To be sure that your source tree is correct, it is a good idea to configure and build the GENERIC kernel.
See the config(8) manual page for the format of the configuration file. Note the option keyword which you will use to define macros in the #ifdefs surrounding your changed code.
The default ISI reboot sequence checks for a file called /vmunix-new, and if it is detected, installs it as the new kernel (storing the current kernel in /vmunix.prev) and reboots. Using this fact, you can make a hard link from a copy of your kernel in the root directory to /vmunix-new, and reboot the system (using reboot(8)) to install your kernel. Be sure that the kernel is readable, writable and executable by the owner, readable and executable by group and others, (protection bits 0755) and is owned by the root user and the wheel group.

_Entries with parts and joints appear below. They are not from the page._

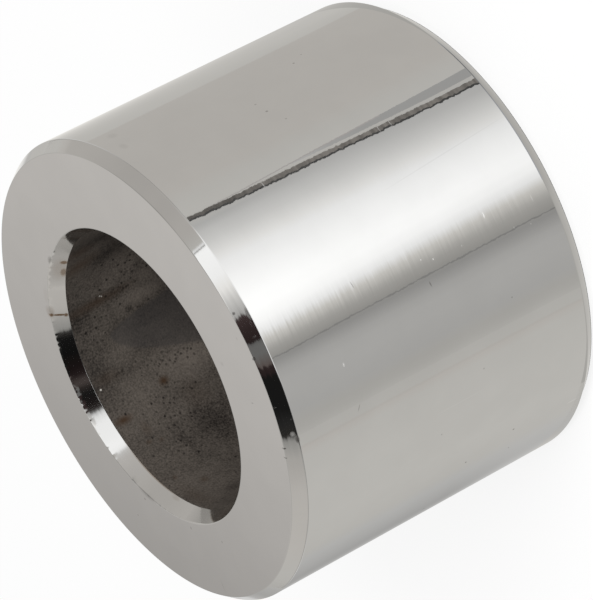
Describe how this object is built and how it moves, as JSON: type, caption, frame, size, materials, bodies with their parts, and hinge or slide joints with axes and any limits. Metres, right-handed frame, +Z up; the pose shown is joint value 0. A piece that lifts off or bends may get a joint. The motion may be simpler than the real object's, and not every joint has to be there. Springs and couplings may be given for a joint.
{
  "type": "spacer sleeve",
  "caption": "Short thick-walled round spacer sleeve with a plain through bore, bevelled outer corners and countersunk bore mouths, chrome plated outside with a bare steel bore.",
  "frame": {"origin": "centre of the lower end face, on the axis of the bore", "axes": "+Z up the bore axis, from the lower end face that the sleeve stands on to the upper end face; X and Y are free, because the sleeve is round"},
  "size_m": [0.0318, 0.0318, 0.0238],
  "materials": {
    "chrome_plate": "polished chrome plate outside, with the bore left as bare darkened steel"
  },
  "bodies": {
    "root": {"spacer_sleeve": "chrome_plate"}
  },
  "joints": []
}
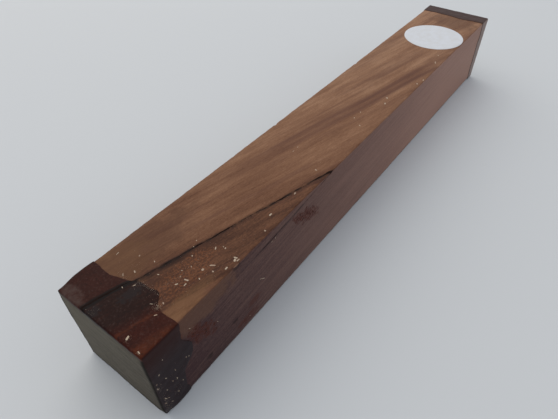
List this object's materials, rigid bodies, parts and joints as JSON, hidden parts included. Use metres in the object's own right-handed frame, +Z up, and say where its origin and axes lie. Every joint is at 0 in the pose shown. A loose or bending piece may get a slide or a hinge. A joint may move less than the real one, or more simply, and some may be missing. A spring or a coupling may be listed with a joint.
{
  "type": "wood turning blank",
  "caption": "Square stick of dark hardwood for turning on a lathe, with wax-sealed ends, a slanting shake along the top and a bare round paper label.",
  "frame": {"origin": "middle of the blank's underside, on the surface that it lies on", "axes": "+X along the grain, from the near end with the wide wax to the far end with the label; +Z up, out of the labelled face"},
  "size_m": [0.2938, 0.0408, 0.0408],
  "materials": {
    "wood": "satin",
    "wax": "gloss",
    "label_paper": "matte"
  },
  "bodies": {
    "root": {"blank": "wood", "wax_seal_near": "wax", "wax_seal_far": "wax", "label": "label_paper"}
  },
  "joints": []
}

If your kernel is named /vmunix.something the /usr/atomic/myri_configure command can be used to link your kernel to /vmunix-new. Simply run /usr/atomic/myri_configure something as the superuser. Myri_configure is documented in /usr/atomic/man and if you add that to your MANPATH, you should be able to see the page.
The preferred method of rebooting the system is the reboot(8) command. Using the boot monitor does not sync disks. Do not use fastboot(8) either. The time savings from not running fsck(8) is minimal, and it can cause a lot of trouble. If the system is hung up, and using reboot(8) is impossible, press the Stop and letter A keys on the console simultaneously to get the boot monitor's ok prompt and run the boot command. The console does not respond to that, power cycle it.
The other trouble you can get into is beyond the scope of this document. Note that the commands from the boot prompt are documented on the boot(8) man page.